Andrew Milne was 21 years of age when he headed abroad to play a little
hockey. And he well remembers the fear and uncertainty that accompanied him.
“I remember when I played in England,” Milne, an assistant coach with the
WHL’s Kamloops Blazers, is saying after Monday’s practice at Interior
Savings Centre. “No language barrier. I’m 21 years old. I had just put my
bags down in my new place. I’m by myself. I’m looking out the window and I’m
thinking to myself, ‘What the (bleep) did I get myself into?’ ”
Milne pauses and shakes his head.
“He was 18 . . .,” he says.
The “he” in this case is left-winger Ivan Rohac, a Slovakian who had
something of a language barrier — he didn’t speak any English — when he
joined the Blazers prior to last season.
Still, in slightly more than year, Rohac has overcome that to become a major
contributor to the Blazers’ cause.
On the ice, the speediest of the Blazers has 16 points in 23 games, a
considerable improvement over last season when he struggled early on and
finished with 27 points in 70 games.
“Hockey is such a universal game that when we get the systematic stuff
going, Ivan understands that,” Milne says. “It’s just that now he is
understanding the way he has to play in order to be successful in our group.
He understood the systems, he just didn’t understand why we do what we do.”
According to trainer Colin (Toledo) Robinson, Rohac is a major force in the
dressing room, too.
“He’s the best jumpdancer I’ve ever had,” Robinson says. “He can really
breakdance. He spins on his head; he can do it all. He often takes us home.”
The dance routine has become a Blazers’ pregame ritual since Robinson joined
the team. It is an honour to be the player who takes his teammates home.
“The players love being around him,” Milne adds. “He’s so energetic and
enthusiastic. When he comes to the rink, he just puts a smile on everybody’s
face.”
While Rohac is always quick to smile, he admits the transition hasn’t been
easy.
“It was very hard for me,” he says, looking back to when he first arrived
here. “I don’t understand English. New people. New life. New country. New
everything. Even new food. It was hard for me, you know.”

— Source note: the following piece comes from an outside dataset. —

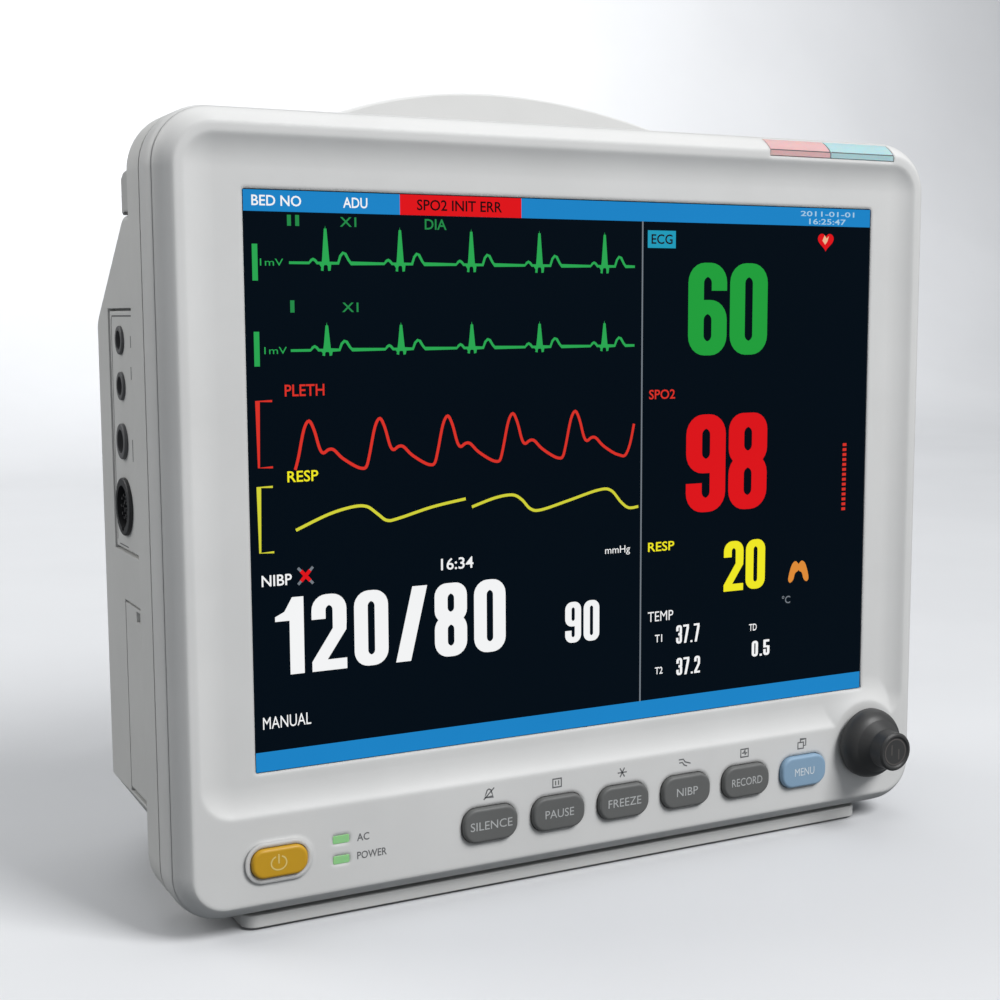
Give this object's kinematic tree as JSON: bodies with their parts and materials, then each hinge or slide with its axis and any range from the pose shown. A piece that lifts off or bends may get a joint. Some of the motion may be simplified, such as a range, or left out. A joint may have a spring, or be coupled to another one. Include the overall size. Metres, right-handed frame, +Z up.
{
  "type": "bedside patient monitor",
  "caption": "Bedside vital-signs monitor with a large display, a row of keys, a push-and-turn knob, side sockets, a carrying handle and a flat base plate.",
  "frame": {"origin": "on the table plane under the middle of the case, 60 mm behind the screen face", "axes": "+X to the reader's right, +Y from the screen to the back, +Z up"},
  "size_m": [0.302, 0.141, 0.2836],
  "materials": {
    "case_light": "fine satin texture",
    "panel_grey": "fine satin texture",
    "panel_grey_dark": "satin",
    "lens_red": "translucent tinted, satin",
    "lens_cyan": "translucent tinted, satin",
    "lens_green": "translucent tinted",
    "circuit_board": "green solder mask",
    "display_glass": "dark smooth window",
    "display_module": "plain",
    "rubber_black": "matt",
    "sheet_steel": "zinc plated",
    "key_grey": "silicone satin",
    "key_blue": "silicone satin",
    "key_amber": "silicone satin",
    "knob_grey": "soft-touch satin",
    "dark_plastic": "plain",
    "aluminium": "satin",
    "plated_brass": "nickel plated",
    "screw_steel": "bright",
    "battery_blue": "shrink sleeve",
    "paper": "thermal paper",
    "tube_clear": "silicone"
  },
  "bodies": {
    "case": {"alarm_led_board": "circuit_board", "alarm_lens_cyan": "lens_cyan", "alarm_lens_red": "lens_red", "base_plate": "case_light", "base_screws": "screw_steel", "battery_bay": "dark_plastic", "battery_door_pin": "screw_steel", "battery_pack": "battery_blue", "carry_handle": "case_light", "case_screws": "screw_steel", "chassis": "sheet_steel", "connector_panel": "panel_grey", "cuff_port": "aluminium", "display_cable": "dark_plastic", "display_window": "display_glass", "encoder_body": "dark_plastic", "encoder_nut": "plated_brass", "front_bezel": "case_light", "fuse_holders": "dark_plastic", "ground_terminal": "plated_brass", "handle_screws": "screw_steel", "indicator_lenses": "lens_green", "internal_screws": "screw_steel", "key_board": "circuit_board", "lcd_bracket": "sheet_steel", "lcd_panel": "display_module", "main_board": "circuit_board", "mains_inlet": "dark_plastic", "network_port": "aluminium", "nibp_pump": "aluminium", "parameter_board": "circuit_board", "patient_socket": "dark_plastic", "power_supply": "circuit_board", "print_head": "aluminium", "pump_clamps": "sheet_steel", "pump_tube": "tube_clear", "rear_housing": "case_light", "rear_panel": "aluminium", "recorder_frame": "panel_grey", "rubber_feet": "rubber_black", "speaker": "dark_plastic", "supply_standoffs": "screw_steel", "temp_sockets": "panel_grey_dark", "valve_manifold": "dark_plastic", "video_port": "aluminium", "window_gasket": "rubber_black"},
    "key_silence": {"key_silence": "key_grey"},
    "key_pause": {"key_pause": "key_grey"},
    "key_freeze": {"key_freeze": "key_grey"},
    "key_nibp": {"key_nibp": "key_grey"},
    "key_record": {"key_record": "key_grey"},
    "key_menu": {"key_menu": "key_blue"},
    "power_key": {"power_key": "key_amber"},
    "encoder_plunger": {"encoder_plunger": "dark_plastic"},
    "knob": {"knob": "knob_grey", "encoder_shaft": "aluminium"},
    "battery_door": {"battery_door": "panel_grey"},
    "recorder_door": {"recorder_door": "case_light"},
    "platen_roller": {"platen_roller": "rubber_black"},
    "paper_roll": {"paper_roll": "paper"}
  },
  "joints": [
    {"name": "key_silence_press", "type": "slide", "parent": "case", "child": "key_silence", "axis": [0, 1, 0], "range_m": [0, 0.001], "stiffness_N_per_m": 900, "springref_m": -0.0005},
    {"name": "key_pause_press", "type": "slide", "parent": "case", "child": "key_pause", "axis": [0, 1, 0], "range_m": [0, 0.001], "stiffness_N_per_m": 900, "springref_m": -0.0005},
    {"name": "key_freeze_press", "type": "slide", "parent": "case", "child": "key_freeze", "axis": [0, 1, 0], "range_m": [0, 0.001], "stiffness_N_per_m": 900, "springref_m": -0.0005},
    {"name": "key_nibp_press", "type": "slide", "parent": "case", "child": "key_nibp", "axis": [0, 1, 0], "range_m": [0, 0.001], "stiffness_N_per_m": 900, "springref_m": -0.0005},
    {"name": "key_record_press", "type": "slide", "parent": "case", "child": "key_record", "axis": [0, 1, 0], "range_m": [0, 0.001], "stiffness_N_per_m": 900, "springref_m": -0.0005},
    {"name": "key_menu_press", "type": "slide", "parent": "case", "child": "key_menu", "axis": [0, 1, 0], "range_m": [0, 0.001], "stiffness_N_per_m": 900, "springref_m": -0.0005},
    {"name": "power_key_press", "type": "slide", "parent": "case", "child": "power_key", "axis": [0, 1, 0], "range_m": [0, 0.001], "stiffness_N_per_m": 900, "springref_m": -0.0005},
    {"name": "knob_press", "type": "slide", "parent": "case", "child": "encoder_plunger", "axis": [0, 1, 0], "range_m": [0, 0.0008], "stiffness_N_per_m": 1500, "springref_m": -0.0004},
    {"name": "knob_turn", "type": "hinge", "parent": "encoder_plunger", "child": "knob", "pos_m": [0.1239, -0.07, 0.0333], "axis": [0, 1, 0], "continuous": true},
    {"name": "battery_door_hinge", "type": "hinge", "parent": "case", "child": "battery_door", "pos_m": [-0.1486, -0.01575, 0.0394], "axis": [0, -1, 0], "range_deg": [0, 90]},
    {"name": "recorder_door_hinge", "type": "hinge", "parent": "case", "child": "recorder_door", "pos_m": [0.1499, 0.0175, 0.145], "axis": [0, 0, 1], "range_deg": [0, 90]},
    {"name": "platen_turn", "type": "hinge", "parent": "recorder_door", "child": "platen_roller", "pos_m": [0.143, -0.014, 0.145], "axis": [0, 0, 1], "continuous": true},
    {"name": "paper_roll_turn", "type": "hinge", "parent": "case", "child": "paper_roll", "pos_m": [0.1255, -0.001, 0.145], "axis": [0, 0, 1], "continuous": true}
  ]
}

Spend some time talking with him and you get the feeling that his first
three months here were spent in something of a fog. Everything was so
strange and it was coming at him so fast. But the curtain, it seems, started
to lift after three months.
It’s to Rohac’s credit that he never thought about quitting and going home.

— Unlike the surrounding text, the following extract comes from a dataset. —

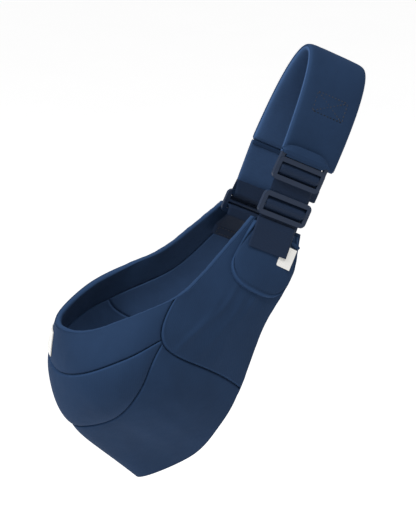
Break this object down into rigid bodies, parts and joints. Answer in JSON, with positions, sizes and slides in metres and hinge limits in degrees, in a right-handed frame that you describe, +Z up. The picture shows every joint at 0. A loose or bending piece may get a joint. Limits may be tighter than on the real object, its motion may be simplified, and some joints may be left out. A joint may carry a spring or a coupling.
{
  "type": "soft baby carrier",
  "caption": "One-shoulder soft baby carrier: padded strap folded over the shoulder, webbing with slide buckles in front and behind, and a cupped padded pouch.",
  "frame": {"origin": "underside of the strap's top fold, at the middle of its width, where the wearer's shoulder is", "axes": "+Z up as worn, +X across the body towards the side that the strap leans to, +Y from the front leg of the strap to the rear leg"},
  "size_m": [0.3649, 0.1579, 0.4663],
  "materials": {
    "navy_cloth": "soft matt cotton jersey",
    "lining_cloth": "soft matt cotton jersey, slightly lighter",
    "webbing": "ribbed woven webbing",
    "padding": "bonded wadding and soft foam",
    "buckle_plastic": "satin moulded plastic",
    "thread": "twisted sewing thread",
    "label_cloth": "woven satin label, blank"
  },
  "bodies": {
    "shoulder_strap": {"shoulder_cover": "navy_cloth", "shoulder_webbing": "webbing", "shoulder_foam": "padding", "shoulder_lining": "lining_cloth", "shoulder_edge_seams": "navy_cloth", "shoulder_box_stitching": "thread", "adjuster_tab": "navy_cloth", "rear_strap_cover": "navy_cloth", "rear_strap_padding": "padding", "rear_strap_lining": "lining_cloth", "rear_seam_tape": "navy_cloth", "rear_upper_loop": "webbing"},
    "ladder_lock": {"ladder_lock": "buckle_plastic"},
    "keeper_slider": {"keeper_slider": "buckle_plastic"},
    "rear_slider": {"rear_slider": "buckle_plastic"},
    "webbing_tail": {"webbing_tail": "webbing", "tail_hem": "webbing"},
    "pouch": {"front_webbing": "webbing", "webbing_patch": "webbing", "front_side_panel": "navy_cloth", "rear_side_panel": "navy_cloth", "rim_band": "navy_cloth", "cup_gore": "navy_cloth", "seat_base_panel": "navy_cloth", "pouch_wadding": "padding", "rim_facing": "navy_cloth", "front_lining": "lining_cloth", "seat_lining": "lining_cloth", "rear_lining": "lining_cloth", "rim_binding": "navy_cloth", "hem_binding": "navy_cloth", "flap_padding": "padding", "flap_cover": "navy_cloth", "rear_webbing": "webbing", "rear_box_stitching": "thread", "side_label": "label_cloth", "hanging_loop": "navy_cloth", "rim_label": "label_cloth"}
  },
  "joints": [
    {"name": "strap_let_out", "type": "hinge", "parent": "shoulder_strap", "child": "pouch", "pos_m": [-0.08799, 0.0274, -0.15874], "axis": [0.8988, 0, -0.4384], "range_deg": [0, 15], "deforming": ["front_webbing"]},
    {"name": "ladder_lock_lift", "type": "hinge", "parent": "shoulder_strap", "child": "ladder_lock", "pos_m": [-0.05527, -0.0435, -0.09165], "axis": [-0.8988, 0, 0.4384], "range_deg": [0, 8]},
    {"name": "keeper_slide", "type": "slide", "parent": "pouch", "child": "keeper_slider", "axis": [0.4384, 0, 0.8988], "range_m": [0, 0.01]},
    {"name": "rear_slider_rock", "type": "hinge", "parent": "shoulder_strap", "child": "rear_slider", "pos_m": [-0.08332, 0.0274, -0.14917], "axis": [0.8988, 0, -0.4384], "range_deg": [-2, 2]},
    {"name": "tail_slide", "type": "slide", "parent": "shoulder_strap", "child": "webbing_tail", "axis": [0.4384, 0, 0.8988], "range_m": [0, 0.0215]}
  ],
  "couplings": [
    {"joint": "tail_slide", "follows": "strap_let_out", "m_per_rad": 0.08}
  ]
}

In fact, while he hadn’t heard of Kamloops, the Blazers or the WHL before he
was selected in the CHL import draft, he says he wasn’t at all nervous about
coming to Kamloops.
“No. No. I come and try,” he says. “Why not? Maybe I play good, maybe stay.

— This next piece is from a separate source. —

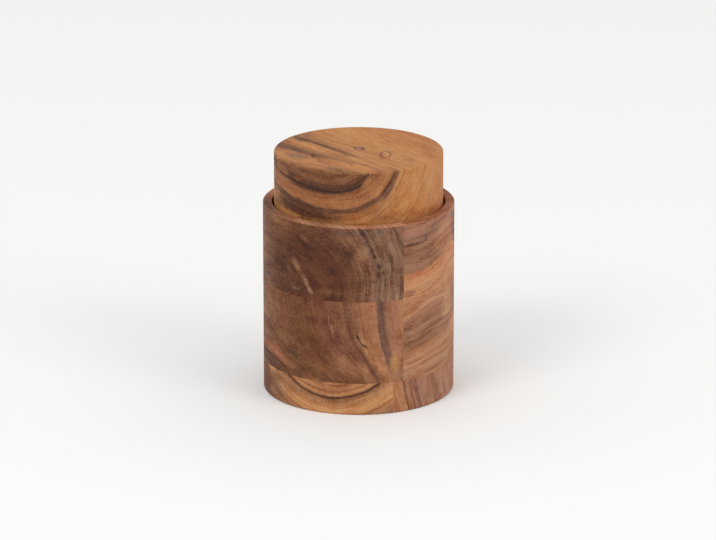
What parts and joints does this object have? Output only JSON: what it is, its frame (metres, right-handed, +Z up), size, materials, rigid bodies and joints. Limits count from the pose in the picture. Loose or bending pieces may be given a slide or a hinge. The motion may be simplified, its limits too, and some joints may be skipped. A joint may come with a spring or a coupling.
{
  "type": "wooden canister",
  "caption": "Round storage canister turned from a glued-up block of figured hardwood, with a stepped mouth and a lift-off wooden lid that carries a soft lipped seal.",
  "frame": {"origin": "centre of the underside, on the turning axis", "axes": "+Z up along the turning axis, -Y towards the viewer of the picture, +X to that viewer's right"},
  "size_m": [0.127, 0.127, 0.1636],
  "materials": {
    "upper_left_wood": "satin oiled dark heartwood",
    "upper_right_wood": "satin oiled reddish heartwood",
    "middle_left_wood": "satin oiled calm red-brown heartwood",
    "middle_right_wood": "satin oiled tan heartwood",
    "base_left_wood": "satin oiled pale wood near the sap",
    "base_right_wood": "satin oiled reddish tan heartwood",
    "lid_wood": "satin oiled figured heartwood",
    "seal_silicone": "matt milky silicone"
  },
  "bodies": {
    "canister": {"base_left_block": "base_left_wood", "base_right_block": "base_right_wood", "middle_left_block": "middle_left_wood", "middle_right_block": "middle_right_wood", "upper_left_block": "upper_left_wood", "upper_right_block": "upper_right_wood"},
    "lid": {"lid_block": "lid_wood", "lid_seal": "seal_silicone"}
  },
  "joints": [
    {"name": "lid_lift", "type": "slide", "parent": "canister", "child": "lid", "axis": [0, 0, 1], "range_m": [0, 0.04]}
  ]
}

Maybe I play bad, go back. I had nothing to lose.”
And as time moved along he noticed that things got easier.
“It is easier now,” he says. “But the first three months were very hard for
me because the language . . . I don’t speak and I don’t understand anything.
The guys helped me and I have tutors.”
Rohac has watched a lot of TV, especially news and sports programs. He would
try to relate what he saw to what he was hearing. And, he adds, “I tried
reading things like newspapers.”
Rohac says he also got a lot of help from teammate Juuso Puustinen, a Finn
who also joined the Blazers in time for last season. The difference was that
Puustinen had taken English in school.
“I kind of understood right away what he was going to say,” Puustinen says.
“We had a type of communication that was really good. Of course, it’s easier
when you know the language.”
There wasn’t a problem communicating on the ice, though.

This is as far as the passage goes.